#### Task objective
Your task is to copy the material exactly.

Entries with parts and joints
■ ■ ■ ■

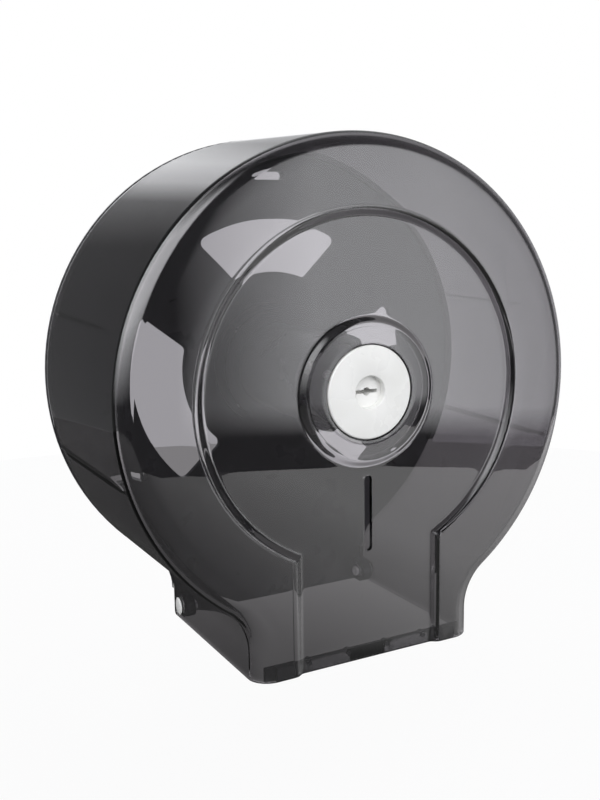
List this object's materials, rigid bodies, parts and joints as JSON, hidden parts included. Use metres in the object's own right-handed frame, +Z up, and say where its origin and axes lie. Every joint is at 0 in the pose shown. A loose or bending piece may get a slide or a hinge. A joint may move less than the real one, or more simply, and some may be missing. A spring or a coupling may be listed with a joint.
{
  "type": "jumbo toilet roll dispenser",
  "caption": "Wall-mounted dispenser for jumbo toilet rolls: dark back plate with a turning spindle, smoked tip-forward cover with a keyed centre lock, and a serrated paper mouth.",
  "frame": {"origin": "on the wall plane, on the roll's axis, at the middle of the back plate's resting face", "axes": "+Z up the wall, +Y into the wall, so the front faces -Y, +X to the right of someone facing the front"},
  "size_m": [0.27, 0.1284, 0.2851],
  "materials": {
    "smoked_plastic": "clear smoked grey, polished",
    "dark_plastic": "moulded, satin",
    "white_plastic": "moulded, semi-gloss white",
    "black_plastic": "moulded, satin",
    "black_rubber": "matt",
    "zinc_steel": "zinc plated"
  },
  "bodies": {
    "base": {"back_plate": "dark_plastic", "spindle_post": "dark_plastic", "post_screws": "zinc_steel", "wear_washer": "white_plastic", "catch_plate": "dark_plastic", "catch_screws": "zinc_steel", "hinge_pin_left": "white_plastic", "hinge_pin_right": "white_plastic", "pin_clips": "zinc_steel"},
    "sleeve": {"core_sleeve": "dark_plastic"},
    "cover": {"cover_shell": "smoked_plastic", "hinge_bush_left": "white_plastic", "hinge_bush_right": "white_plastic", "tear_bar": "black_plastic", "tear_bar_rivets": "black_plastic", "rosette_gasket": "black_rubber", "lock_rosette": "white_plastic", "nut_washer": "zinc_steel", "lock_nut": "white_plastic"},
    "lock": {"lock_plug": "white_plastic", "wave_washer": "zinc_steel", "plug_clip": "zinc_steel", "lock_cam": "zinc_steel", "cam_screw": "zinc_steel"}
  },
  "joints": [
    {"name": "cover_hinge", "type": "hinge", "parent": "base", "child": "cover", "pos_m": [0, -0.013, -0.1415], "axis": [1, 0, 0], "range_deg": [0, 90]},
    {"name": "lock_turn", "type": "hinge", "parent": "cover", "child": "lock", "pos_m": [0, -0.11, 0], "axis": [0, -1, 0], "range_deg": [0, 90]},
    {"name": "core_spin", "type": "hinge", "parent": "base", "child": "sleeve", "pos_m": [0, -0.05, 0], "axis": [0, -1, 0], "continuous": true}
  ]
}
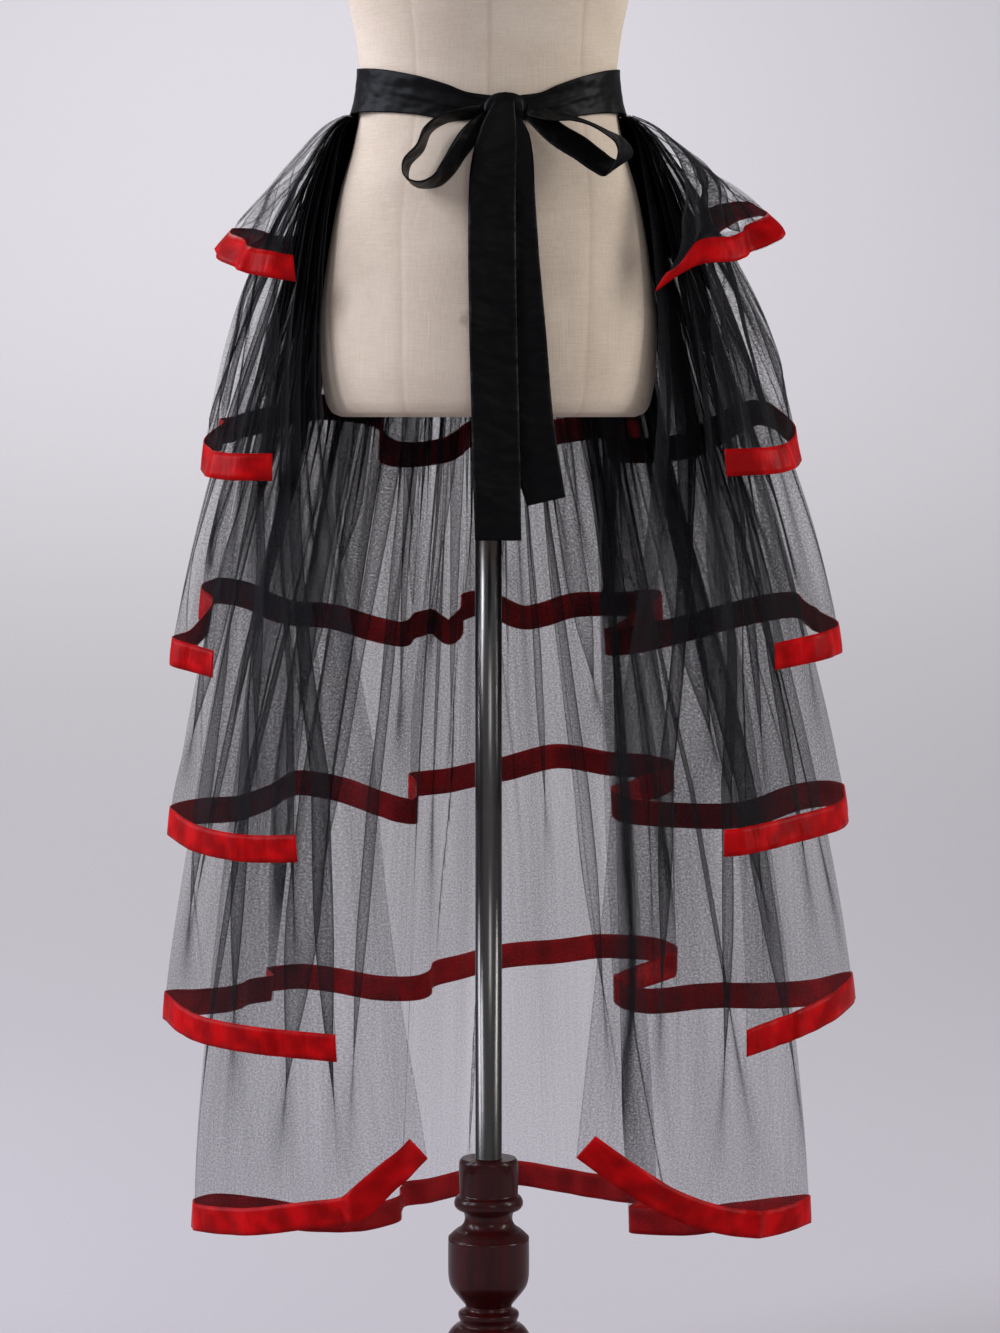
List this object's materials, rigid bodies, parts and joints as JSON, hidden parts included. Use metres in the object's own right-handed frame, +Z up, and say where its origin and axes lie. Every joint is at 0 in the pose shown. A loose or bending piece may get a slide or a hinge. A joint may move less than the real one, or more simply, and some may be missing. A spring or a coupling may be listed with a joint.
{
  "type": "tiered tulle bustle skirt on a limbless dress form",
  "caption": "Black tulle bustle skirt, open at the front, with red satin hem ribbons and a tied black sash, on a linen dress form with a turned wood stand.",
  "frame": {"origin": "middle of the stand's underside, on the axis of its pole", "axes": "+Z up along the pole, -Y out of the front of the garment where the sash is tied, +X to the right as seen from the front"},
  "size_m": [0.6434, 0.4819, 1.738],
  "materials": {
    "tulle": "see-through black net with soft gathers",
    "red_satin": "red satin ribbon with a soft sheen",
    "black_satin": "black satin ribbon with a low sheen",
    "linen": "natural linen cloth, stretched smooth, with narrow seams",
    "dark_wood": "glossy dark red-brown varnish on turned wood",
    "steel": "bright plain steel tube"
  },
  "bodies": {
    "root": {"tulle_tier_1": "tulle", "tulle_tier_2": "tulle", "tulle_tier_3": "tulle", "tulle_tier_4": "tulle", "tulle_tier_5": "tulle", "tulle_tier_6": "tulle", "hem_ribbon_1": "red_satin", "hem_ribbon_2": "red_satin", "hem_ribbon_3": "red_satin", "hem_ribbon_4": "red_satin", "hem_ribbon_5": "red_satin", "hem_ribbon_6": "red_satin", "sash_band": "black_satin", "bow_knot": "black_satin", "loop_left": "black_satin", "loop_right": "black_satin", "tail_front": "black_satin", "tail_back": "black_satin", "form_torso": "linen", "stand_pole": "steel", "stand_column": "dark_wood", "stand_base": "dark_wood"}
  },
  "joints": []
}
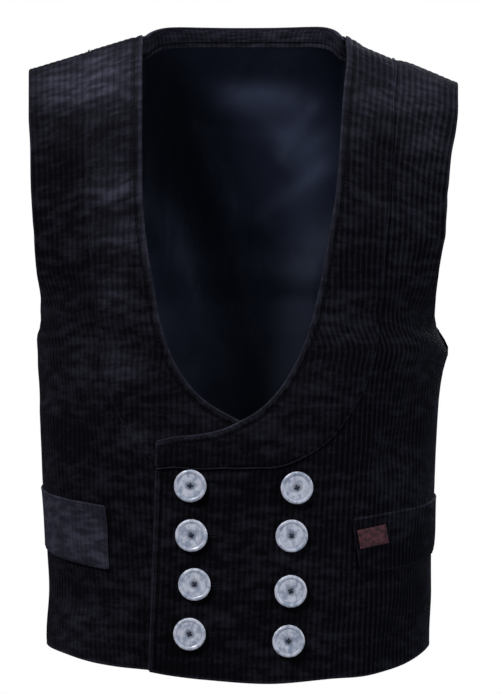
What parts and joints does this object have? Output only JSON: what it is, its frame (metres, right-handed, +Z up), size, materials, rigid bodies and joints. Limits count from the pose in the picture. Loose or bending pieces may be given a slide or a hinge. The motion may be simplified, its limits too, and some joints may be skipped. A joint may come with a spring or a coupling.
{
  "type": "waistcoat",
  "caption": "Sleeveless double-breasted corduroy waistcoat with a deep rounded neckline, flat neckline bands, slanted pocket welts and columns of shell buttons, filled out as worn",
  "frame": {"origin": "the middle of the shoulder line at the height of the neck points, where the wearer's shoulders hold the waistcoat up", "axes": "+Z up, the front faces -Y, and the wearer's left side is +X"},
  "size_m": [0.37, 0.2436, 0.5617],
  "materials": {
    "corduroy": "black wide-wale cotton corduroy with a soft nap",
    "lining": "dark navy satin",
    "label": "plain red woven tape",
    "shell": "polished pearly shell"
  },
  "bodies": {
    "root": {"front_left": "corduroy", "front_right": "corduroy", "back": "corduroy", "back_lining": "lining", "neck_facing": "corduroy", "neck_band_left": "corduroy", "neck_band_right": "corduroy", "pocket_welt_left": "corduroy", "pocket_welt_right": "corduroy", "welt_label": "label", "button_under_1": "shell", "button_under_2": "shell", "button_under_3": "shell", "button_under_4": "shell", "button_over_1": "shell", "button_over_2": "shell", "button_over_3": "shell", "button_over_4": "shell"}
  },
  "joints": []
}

■ ■ ■ ■

#### Solution
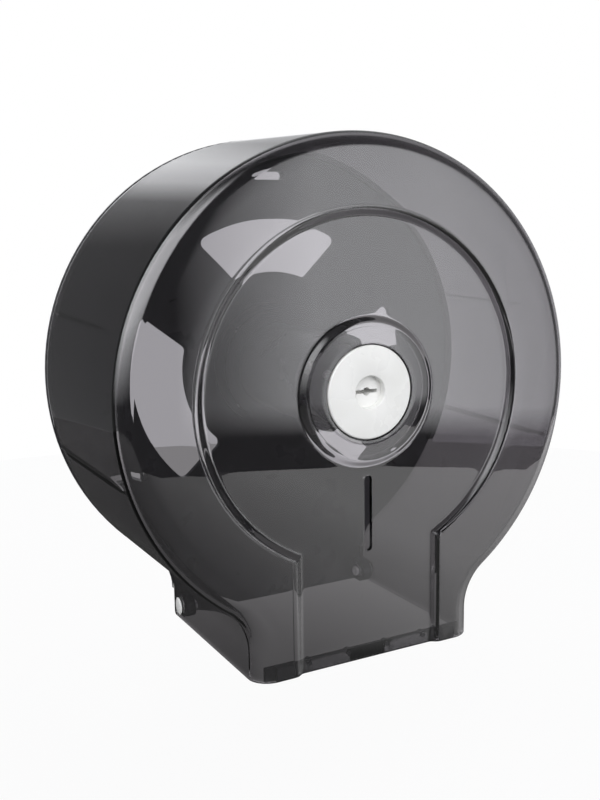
List this object's materials, rigid bodies, parts and joints as JSON, hidden parts included. Use metres in the object's own right-handed frame, +Z up, and say where its origin and axes lie. Every joint is at 0 in the pose shown. A loose or bending piece may get a slide or a hinge. A joint may move less than the real one, or more simply, and some may be missing. A spring or a coupling may be listed with a joint.
{
  "type": "jumbo toilet roll dispenser",
  "caption": "Wall-mounted dispenser for jumbo toilet rolls: dark back plate with a turning spindle, smoked tip-forward cover with a keyed centre lock, and a serrated paper mouth.",
  "frame": {"origin": "on the wall plane, on the roll's axis, at the middle of the back plate's resting face", "axes": "+Z up the wall, +Y into the wall, so the front faces -Y, +X to the right of someone facing the front"},
  "size_m": [0.27, 0.1284, 0.2851],
  "materials": {
    "smoked_plastic": "clear smoked grey, polished",
    "dark_plastic": "moulded, satin",
    "white_plastic": "moulded, semi-gloss white",
    "black_plastic": "moulded, satin",
    "black_rubber": "matt",
    "zinc_steel": "zinc plated"
  },
  "bodies": {
    "base": {"back_plate": "dark_plastic", "spindle_post": "dark_plastic", "post_screws": "zinc_steel", "wear_washer": "white_plastic", "catch_plate": "dark_plastic", "catch_screws": "zinc_steel", "hinge_pin_left": "white_plastic", "hinge_pin_right": "white_plastic", "pin_clips": "zinc_steel"},
    "sleeve": {"core_sleeve": "dark_plastic"},
    "cover": {"cover_shell": "smoked_plastic", "hinge_bush_left": "white_plastic", "hinge_bush_right": "white_plastic", "tear_bar": "black_plastic", "tear_bar_rivets": "black_plastic", "rosette_gasket": "black_rubber", "lock_rosette": "white_plastic", "nut_washer": "zinc_steel", "lock_nut": "white_plastic"},
    "lock": {"lock_plug": "white_plastic", "wave_washer": "zinc_steel", "plug_clip": "zinc_steel", "lock_cam": "zinc_steel", "cam_screw": "zinc_steel"}
  },
  "joints": [
    {"name": "cover_hinge", "type": "hinge", "parent": "base", "child": "cover", "pos_m": [0, -0.013, -0.1415], "axis": [1, 0, 0], "range_deg": [0, 90]},
    {"name": "lock_turn", "type": "hinge", "parent": "cover", "child": "lock", "pos_m": [0, -0.11, 0], "axis": [0, -1, 0], "range_deg": [0, 90]},
    {"name": "core_spin", "type": "hinge", "parent": "base", "child": "sleeve", "pos_m": [0, -0.05, 0], "axis": [0, -1, 0], "continuous": true}
  ]
}
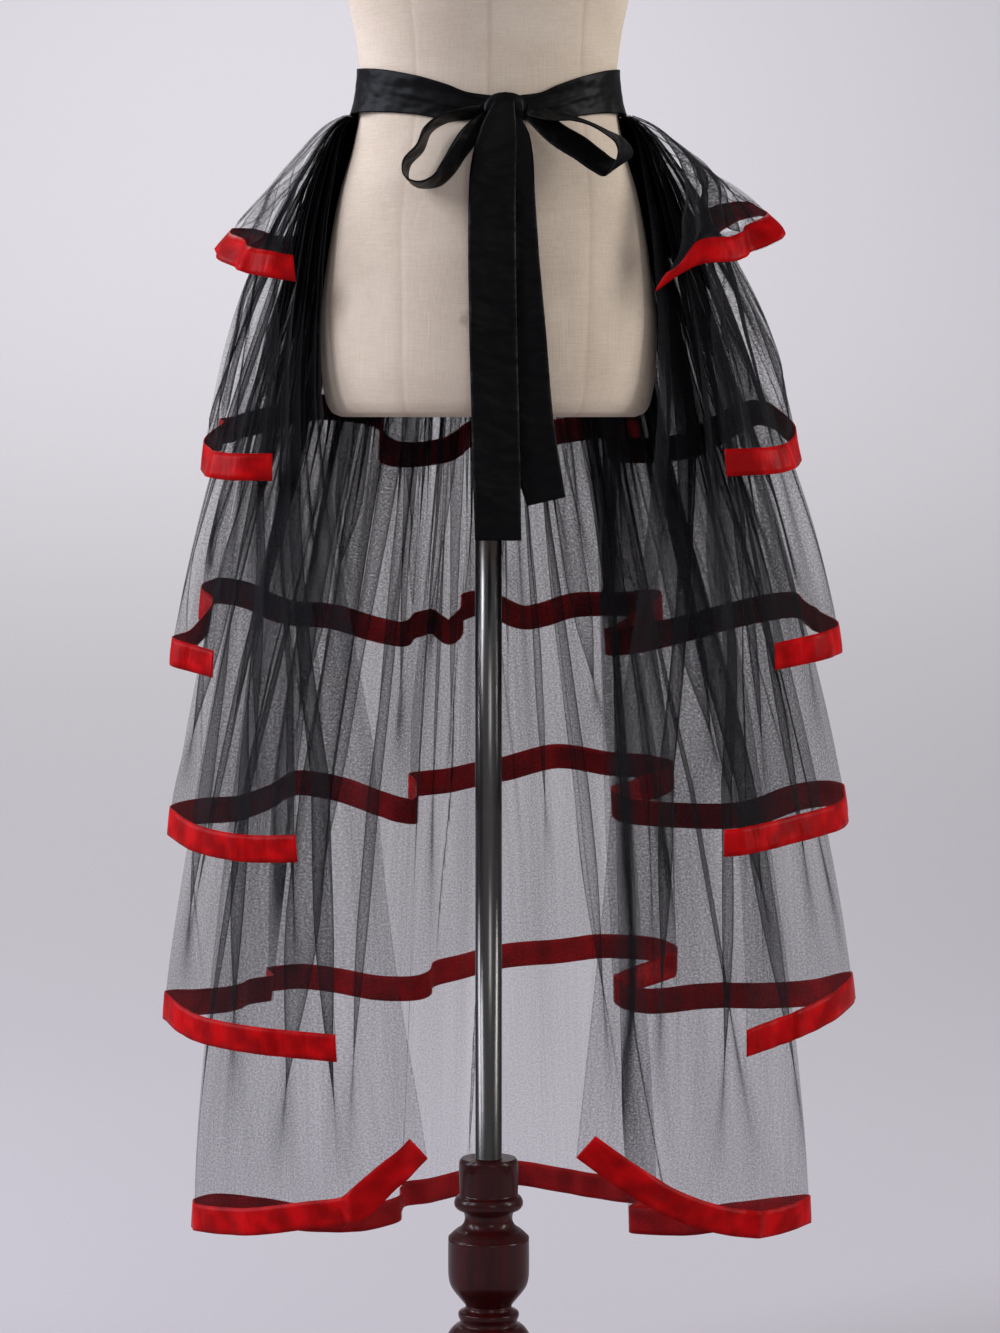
List this object's materials, rigid bodies, parts and joints as JSON, hidden parts included. Use metres in the object's own right-handed frame, +Z up, and say where its origin and axes lie. Every joint is at 0 in the pose shown. A loose or bending piece may get a slide or a hinge. A joint may move less than the real one, or more simply, and some may be missing. A spring or a coupling may be listed with a joint.
{
  "type": "tiered tulle bustle skirt on a limbless dress form",
  "caption": "Black tulle bustle skirt, open at the front, with red satin hem ribbons and a tied black sash, on a linen dress form with a turned wood stand.",
  "frame": {"origin": "middle of the stand's underside, on the axis of its pole", "axes": "+Z up along the pole, -Y out of the front of the garment where the sash is tied, +X to the right as seen from the front"},
  "size_m": [0.6434, 0.4819, 1.738],
  "materials": {
    "tulle": "see-through black net with soft gathers",
    "red_satin": "red satin ribbon with a soft sheen",
    "black_satin": "black satin ribbon with a low sheen",
    "linen": "natural linen cloth, stretched smooth, with narrow seams",
    "dark_wood": "glossy dark red-brown varnish on turned wood",
    "steel": "bright plain steel tube"
  },
  "bodies": {
    "root": {"tulle_tier_1": "tulle", "tulle_tier_2": "tulle", "tulle_tier_3": "tulle", "tulle_tier_4": "tulle", "tulle_tier_5": "tulle", "tulle_tier_6": "tulle", "hem_ribbon_1": "red_satin", "hem_ribbon_2": "red_satin", "hem_ribbon_3": "red_satin", "hem_ribbon_4": "red_satin", "hem_ribbon_5": "red_satin", "hem_ribbon_6": "red_satin", "sash_band": "black_satin", "bow_knot": "black_satin", "loop_left": "black_satin", "loop_right": "black_satin", "tail_front": "black_satin", "tail_back": "black_satin", "form_torso": "linen", "stand_pole": "steel", "stand_column": "dark_wood", "stand_base": "dark_wood"}
  },
  "joints": []
}
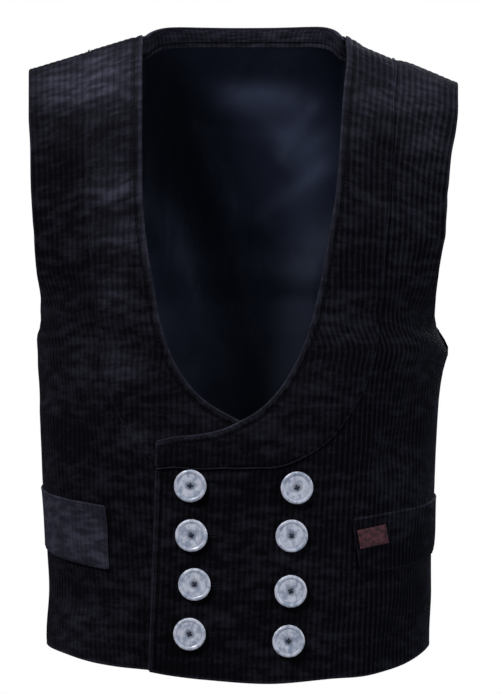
What parts and joints does this object have? Output only JSON: what it is, its frame (metres, right-handed, +Z up), size, materials, rigid bodies and joints. Limits count from the pose in the picture. Loose or bending pieces may be given a slide or a hinge. The motion may be simplified, its limits too, and some joints may be skipped. A joint may come with a spring or a coupling.
{
  "type": "waistcoat",
  "caption": "Sleeveless double-breasted corduroy waistcoat with a deep rounded neckline, flat neckline bands, slanted pocket welts and columns of shell buttons, filled out as worn",
  "frame": {"origin": "the middle of the shoulder line at the height of the neck points, where the wearer's shoulders hold the waistcoat up", "axes": "+Z up, the front faces -Y, and the wearer's left side is +X"},
  "size_m": [0.37, 0.2436, 0.5617],
  "materials": {
    "corduroy": "black wide-wale cotton corduroy with a soft nap",
    "lining": "dark navy satin",
    "label": "plain red woven tape",
    "shell": "polished pearly shell"
  },
  "bodies": {
    "root": {"front_left": "corduroy", "front_right": "corduroy", "back": "corduroy", "back_lining": "lining", "neck_facing": "corduroy", "neck_band_left": "corduroy", "neck_band_right": "corduroy", "pocket_welt_left": "corduroy", "pocket_welt_right": "corduroy", "welt_label": "label", "button_under_1": "shell", "button_under_2": "shell", "button_under_3": "shell", "button_under_4": "shell", "button_over_1": "shell", "button_over_2": "shell", "button_over_3": "shell", "button_over_4": "shell"}
  },
  "joints": []
}